Si vous n’avez pas bien suivi la baballe, voici la suite :
“L’usage insultant du mot “fasciste” ou de l’expression
“extrême-droite” vient de Joseph Staline, qui qualifie ainsi quiconque
ne souscrit pas à son totalitarisme sanguinaire. D’une certaine manière,
être le fasciste de ces fascistes qui recourent à des éléments de
langage stalinien, c’est mériter des applaudissements” (ibidem, p. 46).
Alors, vous n’applaudissez pas ?
Outre que cette phrase est historiquement inepte (ce n’est évidemment
pas Staline qui a “inventé” le fascisme, ni la dangerosité du
nationalisme d’extrême-droite), son objectif reste le même : encenser et
banaliser les fachos (…que nous sommes même au passage invités à
“applaudir” !).
Par un retournement très orwellien, auquel Onfray a en outre
l’outrecuidance de se référer, alors qu’Orwell a combattu les fascistes
les armes à la main, voilà donc l’extrême-droite repeinte en pacifiques
bisounours “… sans coups d’état, sans casques, sans treillis, sans
rangers, sans armes, sans putsch, sans blindés, sans militaires, sans
prisons” (sic), et la gauche, symétriquement renvoyée “aux barbelés et aux miradors“, et même, allons-y Lisette, au “terrorisme” : “Un peu de terrorisme”, voilà ce qui, peu ou prou, anime la gauche qui regarde vers Hégel & Marx, NUPES comprise bien sûr” (ibidem, p. 52).
Bien sûr, bien sûr.
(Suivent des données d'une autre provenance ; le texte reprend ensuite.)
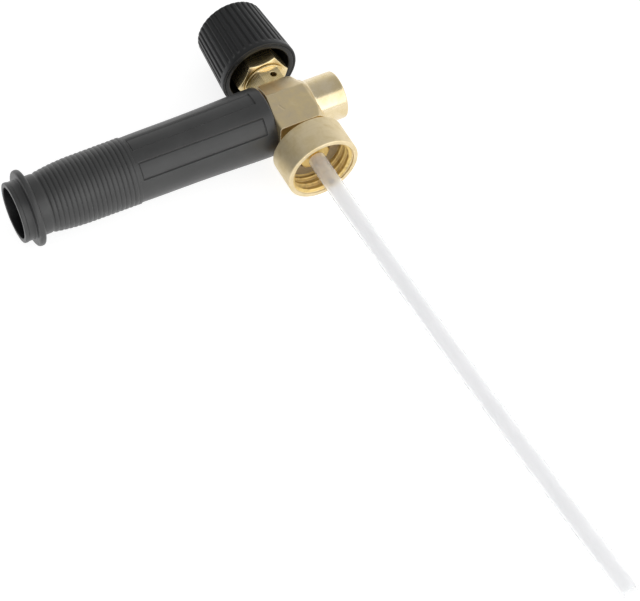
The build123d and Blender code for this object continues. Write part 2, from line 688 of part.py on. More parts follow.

Est-ce que quelqu’un pourrait apporter sa tisane à
Michel, je crois qu’il est en train de nous faire un troisième AVC ?
Que retenir de tout ce brouet idéologique ?
Qu’Onfray est désormais devenu le sniper sans foi ni loi de tout ce qui
porte l’étiquette France Insoumise ou NUPES (et donc de tout ce qui
pourrait un jour conduire la gauche à la victoire).
Qu’Onfray se verrait sans doute bien, en gages de ses services, Ministre
de Quelque Chose dans un gouvernement mariniste et “souverainiste”.
“Voilà qui n’est ni rouge, ni brun, mais tricolore”
concluait-il dans l’éditorial du numéro 2 de “Front populaire”.
Tricolore, oui, oui : comme la petite flamme du Rassemblement National.
Claude Semal, le 15 février 2023.
Publication originale : L'asymptomatique
(1) Michel Onfray, qui revendique un infar et deux AVC, a perdu son
épouse en 2013. C’est pure méchanceté de ma part d’y voir un quelconque
rapport avec l’actuel contenu de sa production intellectuelle (mais il
faut bien trouver une cause biologique à cette hallucinante dérive).
(2) En 2012, quand il fallait choisir entre Sarkozy, Hollande et le
candidat du Front de Gauche, il appelle explicitement à voter blanc dans
une tribune du Nouvel Obs.
(3) C’est de ma part une boutade, mais la journaliste politique de
France 2, par ailleurs épouse d’un journaliste du Figaro, n’a jamais
réussi à cacher la profonde aversion de classe que lui inspire
Mélenchon. Face à lui, sa petite moue parfumée de mépris est un bonheur
toujours renouvelé.
(4) Entre mille exemple, chez Bourdin, sur BFMTV, le 16 sept 2020 : “Jean-Luc Mélenchon est dégagiste, il devrait appliquer cette théorie à lui-même” (Michel Onfray).
(5) Front Populaire n° 11, p. 45 et suivantes, “la gauche des barbelés fédérée par la NUPES“.
(6) La “trans” phobie, comme la détestation des protéines végétales,
sont de plus en plus souvent deux marqueurs de l’extrême-droite.